- [Instruction] Extract exactly the run of lines starting at the line that holds "obj.matrix_world = world" and ending at the line that holds "bpy.data.objects.remove(obj)", both included.
— Begin —
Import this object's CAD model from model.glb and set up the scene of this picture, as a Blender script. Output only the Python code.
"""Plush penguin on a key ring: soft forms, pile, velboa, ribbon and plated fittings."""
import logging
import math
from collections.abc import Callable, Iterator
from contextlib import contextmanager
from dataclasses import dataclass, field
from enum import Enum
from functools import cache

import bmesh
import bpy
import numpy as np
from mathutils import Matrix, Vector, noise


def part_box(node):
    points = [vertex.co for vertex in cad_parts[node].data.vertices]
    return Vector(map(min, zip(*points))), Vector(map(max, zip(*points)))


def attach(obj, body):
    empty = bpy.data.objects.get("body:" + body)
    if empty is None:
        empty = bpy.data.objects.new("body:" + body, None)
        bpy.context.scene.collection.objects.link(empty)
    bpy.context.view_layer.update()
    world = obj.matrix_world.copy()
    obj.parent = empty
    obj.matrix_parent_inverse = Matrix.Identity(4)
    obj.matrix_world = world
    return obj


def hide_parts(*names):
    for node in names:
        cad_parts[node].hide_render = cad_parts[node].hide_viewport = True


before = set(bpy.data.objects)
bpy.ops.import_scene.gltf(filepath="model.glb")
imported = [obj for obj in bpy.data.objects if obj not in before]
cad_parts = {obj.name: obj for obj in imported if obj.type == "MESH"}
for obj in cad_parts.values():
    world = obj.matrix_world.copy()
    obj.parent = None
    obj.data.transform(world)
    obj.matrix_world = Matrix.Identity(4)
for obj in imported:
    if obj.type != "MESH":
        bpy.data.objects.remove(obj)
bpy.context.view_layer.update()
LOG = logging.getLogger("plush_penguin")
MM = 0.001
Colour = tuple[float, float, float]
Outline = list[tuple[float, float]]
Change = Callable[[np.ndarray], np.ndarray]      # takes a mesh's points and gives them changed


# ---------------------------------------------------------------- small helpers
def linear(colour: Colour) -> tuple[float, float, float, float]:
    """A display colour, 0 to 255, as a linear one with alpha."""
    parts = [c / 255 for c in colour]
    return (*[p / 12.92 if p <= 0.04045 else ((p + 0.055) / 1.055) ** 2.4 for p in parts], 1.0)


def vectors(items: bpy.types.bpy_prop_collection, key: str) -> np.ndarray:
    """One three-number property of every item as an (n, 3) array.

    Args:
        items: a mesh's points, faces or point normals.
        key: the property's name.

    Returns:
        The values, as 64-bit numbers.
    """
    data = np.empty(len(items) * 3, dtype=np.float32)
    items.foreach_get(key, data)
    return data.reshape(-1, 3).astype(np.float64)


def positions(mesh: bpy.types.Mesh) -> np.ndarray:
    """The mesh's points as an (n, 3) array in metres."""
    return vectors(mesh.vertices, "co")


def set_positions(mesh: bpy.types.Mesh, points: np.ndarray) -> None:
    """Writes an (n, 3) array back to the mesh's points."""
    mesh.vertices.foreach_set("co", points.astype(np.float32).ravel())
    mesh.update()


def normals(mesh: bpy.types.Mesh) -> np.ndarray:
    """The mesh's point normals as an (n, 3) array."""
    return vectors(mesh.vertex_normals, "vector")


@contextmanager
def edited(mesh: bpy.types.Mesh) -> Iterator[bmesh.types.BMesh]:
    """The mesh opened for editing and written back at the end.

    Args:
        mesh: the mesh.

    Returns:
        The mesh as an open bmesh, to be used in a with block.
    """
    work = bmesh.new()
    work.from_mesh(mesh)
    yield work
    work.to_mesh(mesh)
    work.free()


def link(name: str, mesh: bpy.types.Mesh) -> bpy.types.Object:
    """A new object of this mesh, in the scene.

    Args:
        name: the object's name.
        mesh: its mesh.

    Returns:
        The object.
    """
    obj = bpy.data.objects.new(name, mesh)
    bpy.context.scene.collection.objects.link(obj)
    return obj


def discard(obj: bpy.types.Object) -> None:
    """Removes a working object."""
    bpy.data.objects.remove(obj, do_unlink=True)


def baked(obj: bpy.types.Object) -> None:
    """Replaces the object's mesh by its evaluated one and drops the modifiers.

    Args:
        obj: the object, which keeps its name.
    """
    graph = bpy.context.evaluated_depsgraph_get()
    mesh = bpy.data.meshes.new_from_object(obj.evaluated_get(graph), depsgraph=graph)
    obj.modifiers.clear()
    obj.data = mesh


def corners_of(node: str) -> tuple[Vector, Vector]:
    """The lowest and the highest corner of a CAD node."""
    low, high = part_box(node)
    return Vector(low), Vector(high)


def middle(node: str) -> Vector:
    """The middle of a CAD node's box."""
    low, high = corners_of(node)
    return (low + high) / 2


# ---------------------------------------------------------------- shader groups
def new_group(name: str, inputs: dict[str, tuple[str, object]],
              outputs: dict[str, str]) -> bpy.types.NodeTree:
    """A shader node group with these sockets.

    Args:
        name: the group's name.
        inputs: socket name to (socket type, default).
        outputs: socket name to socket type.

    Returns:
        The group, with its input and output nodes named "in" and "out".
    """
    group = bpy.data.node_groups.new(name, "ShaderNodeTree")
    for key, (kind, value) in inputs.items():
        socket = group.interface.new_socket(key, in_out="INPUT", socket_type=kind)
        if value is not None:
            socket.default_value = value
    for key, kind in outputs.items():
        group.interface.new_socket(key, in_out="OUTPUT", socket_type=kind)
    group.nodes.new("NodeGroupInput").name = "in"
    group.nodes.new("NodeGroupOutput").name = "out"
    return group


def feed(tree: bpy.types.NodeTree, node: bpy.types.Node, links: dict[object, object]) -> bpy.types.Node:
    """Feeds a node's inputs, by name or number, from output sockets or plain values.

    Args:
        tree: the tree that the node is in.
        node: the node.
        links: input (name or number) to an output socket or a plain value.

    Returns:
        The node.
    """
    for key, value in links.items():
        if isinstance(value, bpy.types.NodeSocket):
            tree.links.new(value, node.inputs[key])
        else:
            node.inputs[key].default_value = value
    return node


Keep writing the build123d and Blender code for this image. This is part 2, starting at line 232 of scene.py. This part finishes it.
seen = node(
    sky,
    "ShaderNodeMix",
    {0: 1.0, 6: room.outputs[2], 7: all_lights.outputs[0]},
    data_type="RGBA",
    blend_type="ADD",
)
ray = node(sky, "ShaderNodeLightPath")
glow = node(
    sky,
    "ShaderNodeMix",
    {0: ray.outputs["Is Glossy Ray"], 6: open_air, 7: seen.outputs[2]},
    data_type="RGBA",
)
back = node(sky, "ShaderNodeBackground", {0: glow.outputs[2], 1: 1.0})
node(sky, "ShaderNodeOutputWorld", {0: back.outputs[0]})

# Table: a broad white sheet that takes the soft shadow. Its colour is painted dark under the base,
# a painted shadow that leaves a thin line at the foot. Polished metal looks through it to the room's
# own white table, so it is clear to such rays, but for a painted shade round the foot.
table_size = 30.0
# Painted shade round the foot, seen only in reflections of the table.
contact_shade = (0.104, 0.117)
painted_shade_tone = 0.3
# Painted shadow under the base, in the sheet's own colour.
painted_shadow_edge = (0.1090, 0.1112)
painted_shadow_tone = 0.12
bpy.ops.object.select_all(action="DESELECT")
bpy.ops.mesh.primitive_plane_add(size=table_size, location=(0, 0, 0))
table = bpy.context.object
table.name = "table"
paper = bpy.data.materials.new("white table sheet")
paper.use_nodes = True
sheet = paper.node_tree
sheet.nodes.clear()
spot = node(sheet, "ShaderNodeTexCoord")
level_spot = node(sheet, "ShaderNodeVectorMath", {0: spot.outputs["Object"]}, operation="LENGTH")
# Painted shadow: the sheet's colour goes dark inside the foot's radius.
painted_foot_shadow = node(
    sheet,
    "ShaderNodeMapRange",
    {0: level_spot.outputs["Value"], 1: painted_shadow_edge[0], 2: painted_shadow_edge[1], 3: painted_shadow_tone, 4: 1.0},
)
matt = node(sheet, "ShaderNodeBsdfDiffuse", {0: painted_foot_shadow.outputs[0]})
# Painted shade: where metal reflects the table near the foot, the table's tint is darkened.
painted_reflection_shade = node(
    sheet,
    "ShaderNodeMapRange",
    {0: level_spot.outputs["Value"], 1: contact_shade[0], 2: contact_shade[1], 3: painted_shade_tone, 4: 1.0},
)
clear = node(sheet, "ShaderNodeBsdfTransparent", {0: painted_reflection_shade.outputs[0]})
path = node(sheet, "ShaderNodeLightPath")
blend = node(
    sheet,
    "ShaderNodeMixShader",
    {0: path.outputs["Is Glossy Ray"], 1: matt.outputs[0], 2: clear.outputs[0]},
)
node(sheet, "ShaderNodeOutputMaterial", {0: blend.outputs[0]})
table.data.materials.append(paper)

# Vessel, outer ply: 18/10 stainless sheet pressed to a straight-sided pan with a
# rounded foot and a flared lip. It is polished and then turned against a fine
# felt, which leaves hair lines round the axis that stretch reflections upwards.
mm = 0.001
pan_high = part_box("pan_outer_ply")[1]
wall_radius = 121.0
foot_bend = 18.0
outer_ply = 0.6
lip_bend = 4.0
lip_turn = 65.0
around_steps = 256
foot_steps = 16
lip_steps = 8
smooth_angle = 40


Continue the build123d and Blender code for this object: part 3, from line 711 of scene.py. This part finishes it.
— End —
- [The reply]
    obj.matrix_world = world
    return obj


def hide_parts(*names):
    for node in names:
        cad_parts[node].hide_render = cad_parts[node].hide_viewport = True


before = set(bpy.data.objects)
bpy.ops.import_scene.gltf(filepath="model.glb")
imported = [obj for obj in bpy.data.objects if obj not in before]
cad_parts = {obj.name: obj for obj in imported if obj.type == "MESH"}
for obj in cad_parts.values():
    world = obj.matrix_world.copy()
    obj.parent = None
    obj.data.transform(world)
    obj.matrix_world = Matrix.Identity(4)
for obj in imported:
    if obj.type != "MESH":
        bpy.data.objects.remove(obj)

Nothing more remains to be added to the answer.